In the long run, Mr Ofori-Atta said he foresees Agyapa becoming a major player in Africa.
“I remember being on Wall Street and companies like Barrick starting and within an issue of a decade, becoming the third-largest company in the world. It is in the same ambition here and that this Agyapa is going to be the largest company in Africa, in the minerals resource place if we manage it right with the type of people that we are making sure are going to be custodians for this”, he noted.
He also denied that Ghana’s gold is being mortgaged.
“There are those who say we should be careful not to mortgage or sell today, the gold in the ground for future generations. First of all, this is not the case.
“But I have two questions for those who raise these concerns: if it is OK for the foreign investor who holds the concession to sell what is in the ground upfront, then why not us? But more importantly, why is it OK to borrow today for the future and not good to use our resources to leverages assets for tomorrow.

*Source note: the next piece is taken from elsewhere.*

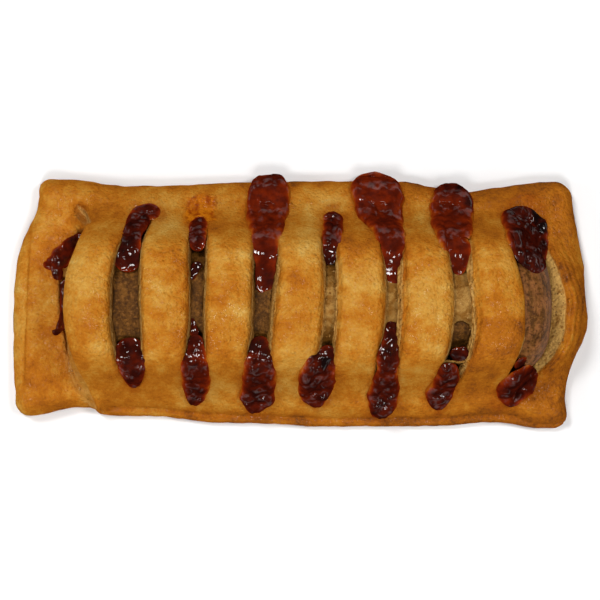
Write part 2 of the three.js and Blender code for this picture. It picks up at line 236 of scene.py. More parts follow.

“We must be creative to expand our sources of raising income to support our development. We are in a hurry to catch up. Every year, every generation we wait, we keep people and families stuck in the abyss of poverty and suffering.
“If we want to increase our share of the global pie, it, sometimes, means creating innovative structures that give direct access to the natural resource in a manner that is open and transparent and operate in accordance with laws that exist outside our own country.
“That is why listed oil companies that operate in Africa can raise capital at levels closer to the European companies where they are based and not the countries where they operate. They create structures that focus the investors’ exposures on the commodity, not the country which opens up new areas of funding.
“The tactic of compartmentalising and separating perceived risks with actual risks has helped fuel companies to create more value from our resources than the governments and people who own the resources themselves”, Mr Ofori-Atta said.